The central bank says its proposal is almost ready to be sent to Congress for debate.
Of the lenders that became insolvent since 2010, three were liquidated, three were rescued and sold, and the fate of another is still to be determined.
Banco Panamericano received cash injections and a line of credit from state-owned minority shareholder Caixa Economica Federal and then was bought in January 2011 by Banco BTG Pactual SA, which took a 1.3 billion real loan from the non-government deposit-insurance fund. Bondholders suffered no losses.
In contrast, Banco Cruzeiro do Sul SA was wound down by the central bank in September 2012 after it failed to find a buyer, sticking investors holding $1.6 billion of bonds with the biggest corporate default in Latin America in a decade.
Regulators found “serious” violations and unfunded liabilities at the Sao Paulo-based lender that made it impossible to resume normal operations, the central bank said in September.
The draft proposal from the central bank would shift the burden of saving troubled banks from regulators to bondholders, said Moody’s Vansetti-Hutchins.
“It defines the liability of the government in regards to the management of the financial system,” Vansetti-Hutchins said in a telephone interview.
The FGC now secures deposits up to 70,000 reais, and there is a proposal to increase that amount to 250,000 reais. While deposits of more than 100,000 euros faced losses in Cyprus’ rescue package this year, those FGC-protected funds would not be tapped in the event of a bank insolvency. Forcing depositors in Brazil to take losses would be a last resort, according to the bill.
Authorities are also signaling their intention to protect taxpayers from losses tied to the troubled banks, said Franklin Santarelli, a managing director at Fitch Ratings Ltd.
“The idea that they have to aid any bank is over,” Santarelli said in a telephone interview from New York. “Whether that includes banks of systemic importance is another question.”
European Union lawmakers will begin voting this month on a bill that would grant “bail-in powers” to regulators, after the region’s banking crisis prompted wide-spread criticism against the use of public money to prop up banks.
The Dutch government’s unprecedented expropriation of SNS Reaal NV’s subordinated debt when the bank was nationalized this year wiped out creditors holding about 900 million euros ($1.2 billion) of the Utrecht, Netherlands-based lender’s debt securities. It was the first time European authorities have immediately wiped out holders of dated subordinated bonds of a bailed-out bank, according to data compiled by Bloomberg.

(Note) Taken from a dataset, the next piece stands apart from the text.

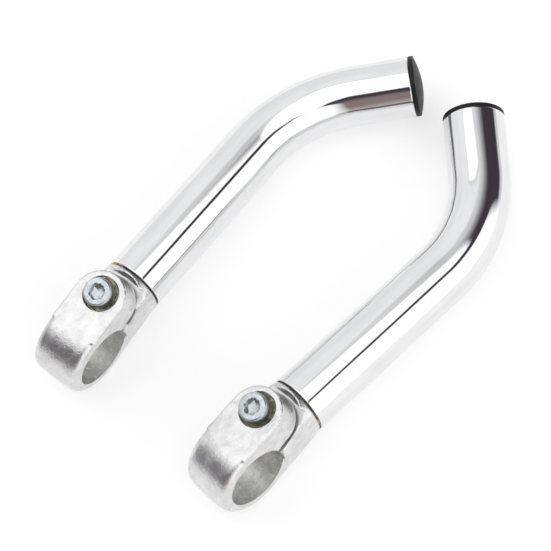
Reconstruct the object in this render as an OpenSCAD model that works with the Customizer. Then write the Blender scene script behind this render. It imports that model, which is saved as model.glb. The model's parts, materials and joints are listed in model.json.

The amount paid by borrowers will continue to be determined in large part by banks’ financial stability, not the bail-in measure, according to Mauricio Costa de Moura, the chief of staff for the Brazilian central bank’s office on financial system organization.
“If you are going to put money in a company that you are not sure about, you are going to ask for a greater premium whether or not the bail-in option exists,” Moura said in an interview in Brasilia on May 7. “If you are going to put your resources in a solid institution, you are not going to pay more because there’s a possibility of a bail-in in the future.”
The extra yield investors demand to own Brazilian government dollar bonds instead of U.S. Treasuries widened three basis points, or 0.03 percentage point, to 167 basis points at 3:51 p.m. in New York, according to JPMorgan Chase & Co. indexes.
The cost to protect Brazilian bonds against default for five years rose one basis point to 119 basis points. Credit-default swaps pay the buyer face value in exchange for the underlying securities or the cash equivalent if a borrower fails to adhere to its debt agreements.
The real depreciated 0.2 percent to 2.0245 per U.S. dollar Swap rates due in January 2014 increased one basis point to 7.97 percent.
The proposed bankruptcy legislation may prompt bank creditors to demand more compensation when they invest because they could lose their money in a recapitalization, according to Klaus Spielkamp, a fixed-income trader at Bulltick Capital Markets.
“Once the market realizes the lower protection they have on their investments, they will demand higher returns,” Spielkamp said in a telephone interview from Miami. “The creditor will be more restrictive.”